● EXERCISE MATERIAL

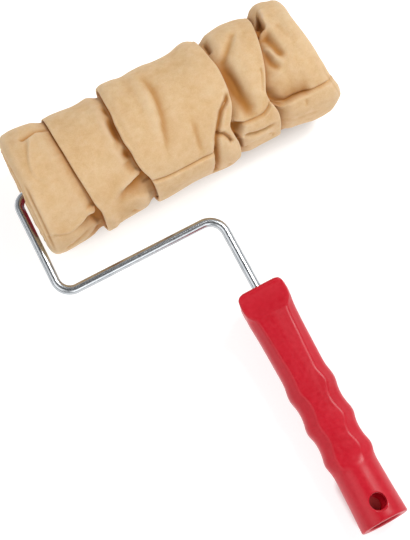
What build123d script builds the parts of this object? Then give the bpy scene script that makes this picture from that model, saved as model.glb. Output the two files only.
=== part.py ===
from math import cos, pi, radians, sin
import os

from build123d import *

# ---------------------------------------------------------------------------
# Paint roller: moulded handle, bent wire frame, turning cage, and a pull-off
# sleeve covered in gathered chamois.
#
# +X runs along the roller's axle to its free end, +Y from the handle to the
# roller, +Z up.  The tool lies at rest: the cover and the handle's tail both
# touch Z = 0, so the wire frame's plane rises towards the roller.
# Origin: bottom centre of the whole tool's box.
# ---------------------------------------------------------------------------

# resting position
COVER_R = 38.5            # outer radius of the gathered cover
FRAME_TILT = 4.84         # rise of the frame's plane towards the roller, degrees
AXLE_Y = 120.12           # axle's place along Y
AXLE_Z = COVER_R

# wire frame (coordinates in the frame's plane, measured from the axle)
WIRE_R = 3.0
ARM_TOP_X = -104.5
ARM_LOW_X = -106.05
CROSS_LEFT_Y = -67.2
CROSS_RIGHT_Y = -66.3
ROD_X = 1.45
ROD_END_Y = -160.0
AXLE_END_X = 99.5
BEND_ROD, BEND_LOW, BEND_AXLE = 10.9, 9.7, 7.5

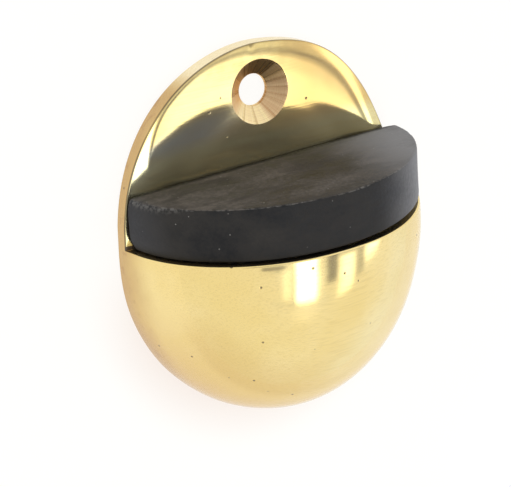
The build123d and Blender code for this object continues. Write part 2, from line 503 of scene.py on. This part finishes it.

● STATED EXERCISE
Determine the number of lines where the string "scene" occurs, and give that number only.

● SOLUTION
2